● EXCERPTED DATA:
= = =

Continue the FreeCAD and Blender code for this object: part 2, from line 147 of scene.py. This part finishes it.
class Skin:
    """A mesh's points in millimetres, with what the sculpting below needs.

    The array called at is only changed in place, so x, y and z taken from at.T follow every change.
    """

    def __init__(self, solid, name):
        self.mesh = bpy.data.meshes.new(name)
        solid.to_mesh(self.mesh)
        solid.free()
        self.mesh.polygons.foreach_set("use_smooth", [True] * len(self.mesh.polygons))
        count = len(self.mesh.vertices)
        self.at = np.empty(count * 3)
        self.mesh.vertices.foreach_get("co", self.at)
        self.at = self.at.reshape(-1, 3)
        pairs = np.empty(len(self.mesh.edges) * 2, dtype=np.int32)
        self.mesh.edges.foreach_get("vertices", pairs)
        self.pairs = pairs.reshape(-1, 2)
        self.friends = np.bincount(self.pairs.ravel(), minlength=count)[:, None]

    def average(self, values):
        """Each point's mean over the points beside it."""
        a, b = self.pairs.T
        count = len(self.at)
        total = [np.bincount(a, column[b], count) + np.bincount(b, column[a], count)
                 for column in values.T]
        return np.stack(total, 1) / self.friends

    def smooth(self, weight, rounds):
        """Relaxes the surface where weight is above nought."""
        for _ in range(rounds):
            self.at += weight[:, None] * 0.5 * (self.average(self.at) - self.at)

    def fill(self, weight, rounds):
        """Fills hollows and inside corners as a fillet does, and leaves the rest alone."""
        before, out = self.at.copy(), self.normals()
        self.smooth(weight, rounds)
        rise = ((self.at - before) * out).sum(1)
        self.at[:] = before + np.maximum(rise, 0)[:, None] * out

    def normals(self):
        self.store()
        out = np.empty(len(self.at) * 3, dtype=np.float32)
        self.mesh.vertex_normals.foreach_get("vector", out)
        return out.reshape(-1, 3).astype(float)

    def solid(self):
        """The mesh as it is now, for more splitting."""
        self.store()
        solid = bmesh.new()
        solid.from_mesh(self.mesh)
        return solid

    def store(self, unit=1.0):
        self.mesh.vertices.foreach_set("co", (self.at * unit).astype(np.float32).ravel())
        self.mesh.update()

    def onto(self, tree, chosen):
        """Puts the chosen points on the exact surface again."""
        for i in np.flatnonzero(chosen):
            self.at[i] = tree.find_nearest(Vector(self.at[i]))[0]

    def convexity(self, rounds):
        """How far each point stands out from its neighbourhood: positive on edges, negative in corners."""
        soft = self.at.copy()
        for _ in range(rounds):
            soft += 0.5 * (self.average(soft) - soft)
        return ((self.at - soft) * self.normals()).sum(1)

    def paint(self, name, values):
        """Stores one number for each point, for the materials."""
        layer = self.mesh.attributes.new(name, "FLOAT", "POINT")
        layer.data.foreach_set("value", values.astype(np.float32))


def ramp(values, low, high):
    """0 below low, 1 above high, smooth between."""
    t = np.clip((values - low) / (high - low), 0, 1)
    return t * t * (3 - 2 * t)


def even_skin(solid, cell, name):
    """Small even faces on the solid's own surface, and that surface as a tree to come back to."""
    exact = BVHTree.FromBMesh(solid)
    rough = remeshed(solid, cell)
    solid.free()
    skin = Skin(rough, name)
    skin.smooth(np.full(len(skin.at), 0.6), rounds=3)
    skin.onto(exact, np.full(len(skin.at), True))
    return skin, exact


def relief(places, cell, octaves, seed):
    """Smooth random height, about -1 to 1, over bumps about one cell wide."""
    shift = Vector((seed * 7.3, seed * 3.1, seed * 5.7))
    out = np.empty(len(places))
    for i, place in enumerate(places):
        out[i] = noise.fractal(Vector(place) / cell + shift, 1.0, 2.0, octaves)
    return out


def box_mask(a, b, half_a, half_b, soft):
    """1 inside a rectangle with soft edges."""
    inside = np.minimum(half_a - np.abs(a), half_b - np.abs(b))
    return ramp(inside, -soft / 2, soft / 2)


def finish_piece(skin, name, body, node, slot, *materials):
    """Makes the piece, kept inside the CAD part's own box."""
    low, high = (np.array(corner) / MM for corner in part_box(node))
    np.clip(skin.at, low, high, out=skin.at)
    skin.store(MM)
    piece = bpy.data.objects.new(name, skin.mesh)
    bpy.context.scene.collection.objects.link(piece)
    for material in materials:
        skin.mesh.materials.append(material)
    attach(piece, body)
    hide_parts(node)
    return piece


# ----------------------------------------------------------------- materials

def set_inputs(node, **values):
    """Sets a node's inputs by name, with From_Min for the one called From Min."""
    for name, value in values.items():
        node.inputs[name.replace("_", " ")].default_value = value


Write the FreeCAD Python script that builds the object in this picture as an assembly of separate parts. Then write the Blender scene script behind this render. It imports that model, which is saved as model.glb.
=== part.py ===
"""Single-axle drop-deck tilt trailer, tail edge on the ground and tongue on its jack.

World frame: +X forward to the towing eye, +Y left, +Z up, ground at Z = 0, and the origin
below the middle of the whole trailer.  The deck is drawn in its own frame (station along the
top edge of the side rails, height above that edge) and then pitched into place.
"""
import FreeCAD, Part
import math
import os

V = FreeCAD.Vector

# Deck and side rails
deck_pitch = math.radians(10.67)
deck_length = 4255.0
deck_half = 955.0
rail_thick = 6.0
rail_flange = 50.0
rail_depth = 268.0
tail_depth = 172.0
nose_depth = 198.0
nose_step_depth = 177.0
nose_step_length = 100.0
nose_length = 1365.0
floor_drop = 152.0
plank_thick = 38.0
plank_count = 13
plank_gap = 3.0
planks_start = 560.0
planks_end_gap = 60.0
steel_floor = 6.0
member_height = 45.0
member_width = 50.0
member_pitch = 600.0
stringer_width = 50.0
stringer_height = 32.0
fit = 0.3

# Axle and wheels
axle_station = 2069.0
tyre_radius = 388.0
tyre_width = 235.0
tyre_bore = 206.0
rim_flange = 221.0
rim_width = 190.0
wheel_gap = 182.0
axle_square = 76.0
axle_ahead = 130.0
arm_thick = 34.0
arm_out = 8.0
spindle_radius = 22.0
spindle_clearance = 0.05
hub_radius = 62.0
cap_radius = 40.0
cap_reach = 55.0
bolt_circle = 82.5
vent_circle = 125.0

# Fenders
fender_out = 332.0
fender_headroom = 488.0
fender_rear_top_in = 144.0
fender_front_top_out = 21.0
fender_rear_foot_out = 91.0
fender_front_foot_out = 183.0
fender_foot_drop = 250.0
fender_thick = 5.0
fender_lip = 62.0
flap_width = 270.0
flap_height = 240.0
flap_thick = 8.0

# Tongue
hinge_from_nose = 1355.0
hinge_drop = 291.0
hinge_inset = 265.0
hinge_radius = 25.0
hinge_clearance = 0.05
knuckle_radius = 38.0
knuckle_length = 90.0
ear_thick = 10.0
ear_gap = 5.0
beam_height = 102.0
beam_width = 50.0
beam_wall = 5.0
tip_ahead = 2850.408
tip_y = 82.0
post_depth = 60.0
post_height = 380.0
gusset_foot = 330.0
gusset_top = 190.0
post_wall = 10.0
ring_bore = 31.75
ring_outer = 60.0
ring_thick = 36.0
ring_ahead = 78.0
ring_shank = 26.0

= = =

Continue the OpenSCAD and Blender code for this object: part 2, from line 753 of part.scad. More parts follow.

= = =

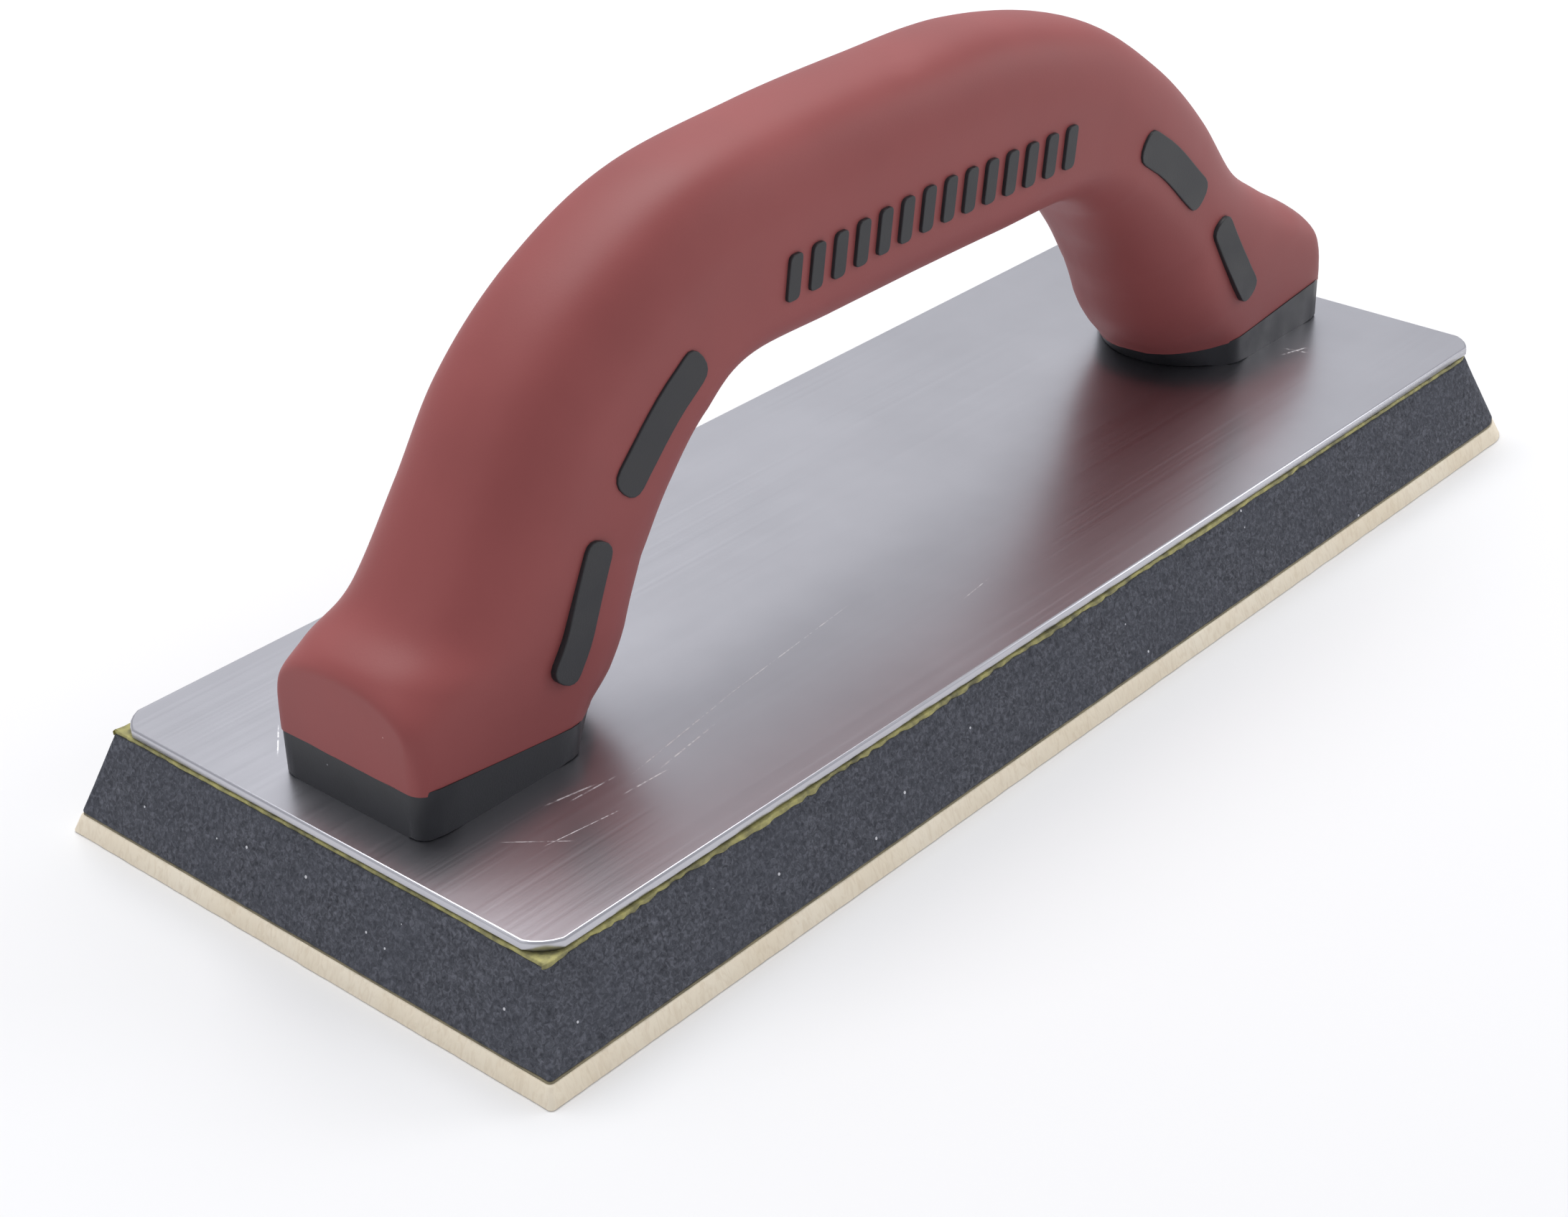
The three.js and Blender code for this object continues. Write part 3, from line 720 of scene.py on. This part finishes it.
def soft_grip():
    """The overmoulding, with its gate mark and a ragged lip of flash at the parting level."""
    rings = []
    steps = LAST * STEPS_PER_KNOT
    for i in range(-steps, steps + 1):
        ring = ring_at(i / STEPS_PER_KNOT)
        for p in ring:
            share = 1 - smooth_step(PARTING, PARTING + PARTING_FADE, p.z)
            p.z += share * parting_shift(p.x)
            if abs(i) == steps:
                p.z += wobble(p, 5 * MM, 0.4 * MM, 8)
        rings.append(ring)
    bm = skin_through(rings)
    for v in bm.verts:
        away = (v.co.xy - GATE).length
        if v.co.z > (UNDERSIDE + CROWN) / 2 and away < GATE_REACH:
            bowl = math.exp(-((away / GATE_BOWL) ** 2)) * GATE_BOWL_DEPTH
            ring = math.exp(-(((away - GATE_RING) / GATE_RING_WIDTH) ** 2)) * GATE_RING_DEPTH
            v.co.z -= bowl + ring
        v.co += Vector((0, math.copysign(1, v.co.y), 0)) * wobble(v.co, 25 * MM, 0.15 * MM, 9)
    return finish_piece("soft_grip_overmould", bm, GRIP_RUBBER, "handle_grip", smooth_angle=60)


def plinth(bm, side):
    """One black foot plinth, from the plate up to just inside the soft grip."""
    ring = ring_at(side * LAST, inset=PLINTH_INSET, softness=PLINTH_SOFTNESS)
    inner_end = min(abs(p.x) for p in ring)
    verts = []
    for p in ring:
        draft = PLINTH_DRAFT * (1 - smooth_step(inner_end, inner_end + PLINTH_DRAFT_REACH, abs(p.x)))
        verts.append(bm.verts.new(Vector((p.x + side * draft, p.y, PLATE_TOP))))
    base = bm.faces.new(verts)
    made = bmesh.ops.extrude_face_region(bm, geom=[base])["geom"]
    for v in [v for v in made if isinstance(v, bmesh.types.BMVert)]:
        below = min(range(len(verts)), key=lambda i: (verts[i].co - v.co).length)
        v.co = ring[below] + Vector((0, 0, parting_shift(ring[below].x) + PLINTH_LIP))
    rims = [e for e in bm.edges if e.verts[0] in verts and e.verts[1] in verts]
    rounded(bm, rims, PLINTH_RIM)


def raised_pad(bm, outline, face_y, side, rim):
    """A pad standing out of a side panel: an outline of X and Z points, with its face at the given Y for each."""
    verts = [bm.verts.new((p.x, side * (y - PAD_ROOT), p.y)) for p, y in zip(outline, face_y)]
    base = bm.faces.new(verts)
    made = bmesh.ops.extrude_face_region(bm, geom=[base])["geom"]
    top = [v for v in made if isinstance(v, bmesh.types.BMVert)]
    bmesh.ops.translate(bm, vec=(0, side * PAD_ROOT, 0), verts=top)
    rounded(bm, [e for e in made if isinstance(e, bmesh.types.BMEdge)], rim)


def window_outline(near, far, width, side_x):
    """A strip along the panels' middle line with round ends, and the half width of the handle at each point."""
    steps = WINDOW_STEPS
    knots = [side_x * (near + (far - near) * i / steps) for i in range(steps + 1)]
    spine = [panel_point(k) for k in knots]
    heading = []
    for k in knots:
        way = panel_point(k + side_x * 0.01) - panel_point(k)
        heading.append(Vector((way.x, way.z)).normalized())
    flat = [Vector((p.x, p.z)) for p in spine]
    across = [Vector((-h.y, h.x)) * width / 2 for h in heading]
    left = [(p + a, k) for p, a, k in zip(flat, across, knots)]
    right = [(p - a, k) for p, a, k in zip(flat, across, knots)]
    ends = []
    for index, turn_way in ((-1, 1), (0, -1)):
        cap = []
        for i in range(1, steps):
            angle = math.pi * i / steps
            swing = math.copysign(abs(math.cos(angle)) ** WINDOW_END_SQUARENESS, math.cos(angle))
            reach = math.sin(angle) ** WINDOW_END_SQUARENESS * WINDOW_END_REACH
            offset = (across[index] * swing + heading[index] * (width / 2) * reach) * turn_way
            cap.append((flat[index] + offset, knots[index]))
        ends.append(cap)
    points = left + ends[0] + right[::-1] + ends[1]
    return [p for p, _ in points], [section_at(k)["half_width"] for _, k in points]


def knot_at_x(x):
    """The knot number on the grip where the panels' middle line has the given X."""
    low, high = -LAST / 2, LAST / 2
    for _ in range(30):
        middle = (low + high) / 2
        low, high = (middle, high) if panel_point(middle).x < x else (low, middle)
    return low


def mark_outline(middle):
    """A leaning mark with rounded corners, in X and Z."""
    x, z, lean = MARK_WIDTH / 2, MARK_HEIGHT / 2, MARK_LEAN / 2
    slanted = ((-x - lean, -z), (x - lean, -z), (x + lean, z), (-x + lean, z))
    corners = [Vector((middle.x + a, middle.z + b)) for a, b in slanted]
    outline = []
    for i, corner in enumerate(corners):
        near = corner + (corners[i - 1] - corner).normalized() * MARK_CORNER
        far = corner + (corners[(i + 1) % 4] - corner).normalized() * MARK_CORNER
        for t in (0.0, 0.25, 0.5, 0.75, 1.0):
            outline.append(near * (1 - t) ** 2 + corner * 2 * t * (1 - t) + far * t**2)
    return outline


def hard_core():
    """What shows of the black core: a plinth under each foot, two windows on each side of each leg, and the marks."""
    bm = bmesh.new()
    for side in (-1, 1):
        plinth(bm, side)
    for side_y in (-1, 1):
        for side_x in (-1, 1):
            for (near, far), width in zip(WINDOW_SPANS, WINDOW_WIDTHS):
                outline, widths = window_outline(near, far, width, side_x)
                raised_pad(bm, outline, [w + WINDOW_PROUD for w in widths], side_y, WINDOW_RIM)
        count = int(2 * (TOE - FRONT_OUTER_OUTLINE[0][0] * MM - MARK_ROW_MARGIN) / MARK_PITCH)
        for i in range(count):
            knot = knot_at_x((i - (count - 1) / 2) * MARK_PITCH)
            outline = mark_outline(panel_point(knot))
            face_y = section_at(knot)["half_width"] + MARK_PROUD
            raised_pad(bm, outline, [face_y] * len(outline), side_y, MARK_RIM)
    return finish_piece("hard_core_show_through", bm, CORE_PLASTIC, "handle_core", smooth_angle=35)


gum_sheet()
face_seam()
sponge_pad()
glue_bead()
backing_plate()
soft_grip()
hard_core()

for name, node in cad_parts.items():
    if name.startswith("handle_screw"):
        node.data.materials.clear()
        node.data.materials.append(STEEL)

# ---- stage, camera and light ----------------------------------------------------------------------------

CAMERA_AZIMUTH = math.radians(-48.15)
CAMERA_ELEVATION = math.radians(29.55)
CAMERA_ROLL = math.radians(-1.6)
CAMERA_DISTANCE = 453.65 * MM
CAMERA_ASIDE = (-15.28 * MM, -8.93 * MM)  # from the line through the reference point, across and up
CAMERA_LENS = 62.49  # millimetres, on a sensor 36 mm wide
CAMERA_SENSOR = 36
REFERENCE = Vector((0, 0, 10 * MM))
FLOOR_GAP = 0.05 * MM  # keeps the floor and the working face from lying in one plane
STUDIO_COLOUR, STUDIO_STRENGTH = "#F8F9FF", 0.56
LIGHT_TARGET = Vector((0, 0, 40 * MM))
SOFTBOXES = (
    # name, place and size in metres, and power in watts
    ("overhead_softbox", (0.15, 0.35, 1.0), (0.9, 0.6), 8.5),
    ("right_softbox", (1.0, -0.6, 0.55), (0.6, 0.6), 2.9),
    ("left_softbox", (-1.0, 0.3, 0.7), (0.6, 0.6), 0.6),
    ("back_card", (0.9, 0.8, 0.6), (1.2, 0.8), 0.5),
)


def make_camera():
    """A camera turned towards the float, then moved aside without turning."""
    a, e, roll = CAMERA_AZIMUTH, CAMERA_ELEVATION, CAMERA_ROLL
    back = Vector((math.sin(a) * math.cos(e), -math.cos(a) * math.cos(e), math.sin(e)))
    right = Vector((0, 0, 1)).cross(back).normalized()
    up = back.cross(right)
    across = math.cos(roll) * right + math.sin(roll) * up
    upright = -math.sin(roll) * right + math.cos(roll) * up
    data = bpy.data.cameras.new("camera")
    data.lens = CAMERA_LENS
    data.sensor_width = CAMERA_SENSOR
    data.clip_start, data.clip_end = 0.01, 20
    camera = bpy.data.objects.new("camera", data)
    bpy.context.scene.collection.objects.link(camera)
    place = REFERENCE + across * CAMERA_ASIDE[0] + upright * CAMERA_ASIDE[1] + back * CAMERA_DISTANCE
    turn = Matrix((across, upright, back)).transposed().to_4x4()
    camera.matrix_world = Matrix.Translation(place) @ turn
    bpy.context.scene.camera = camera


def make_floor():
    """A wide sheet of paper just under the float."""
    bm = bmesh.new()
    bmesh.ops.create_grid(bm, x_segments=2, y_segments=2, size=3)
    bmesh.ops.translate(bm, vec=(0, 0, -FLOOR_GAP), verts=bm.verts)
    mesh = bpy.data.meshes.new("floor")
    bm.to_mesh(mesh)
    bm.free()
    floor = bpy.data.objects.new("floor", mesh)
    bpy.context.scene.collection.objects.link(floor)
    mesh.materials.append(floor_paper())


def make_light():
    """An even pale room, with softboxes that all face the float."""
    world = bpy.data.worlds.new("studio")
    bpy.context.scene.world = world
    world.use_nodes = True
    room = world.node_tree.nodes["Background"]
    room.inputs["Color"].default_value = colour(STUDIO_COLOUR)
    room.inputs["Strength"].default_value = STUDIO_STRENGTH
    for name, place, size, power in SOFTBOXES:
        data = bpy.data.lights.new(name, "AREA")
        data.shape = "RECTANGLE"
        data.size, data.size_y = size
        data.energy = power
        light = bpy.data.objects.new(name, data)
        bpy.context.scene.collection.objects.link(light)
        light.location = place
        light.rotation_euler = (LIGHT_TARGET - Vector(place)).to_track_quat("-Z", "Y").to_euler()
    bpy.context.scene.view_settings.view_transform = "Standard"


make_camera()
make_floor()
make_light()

= = =

● YOUR GOAL:
Extract the span of lines that starts with the line containing "attach(piece, body)" and ends with the line containing "Write the FreeCAD". Keep it exact and add nothing.

● ANSWER FOR THIS EXERCISE:
    attach(piece, body)
    hide_parts(node)
    return piece


# ----------------------------------------------------------------- materials

def set_inputs(node, **values):
    """Sets a node's inputs by name, with From_Min for the one called From Min."""
    for name, value in values.items():
        node.inputs[name.replace("_", " ")].default_value = value


Write the FreeCAD Python script that builds the object in this picture as an assembly of separate parts. Then write the Blender scene script behind this render. It imports that model, which is saved as model.glb.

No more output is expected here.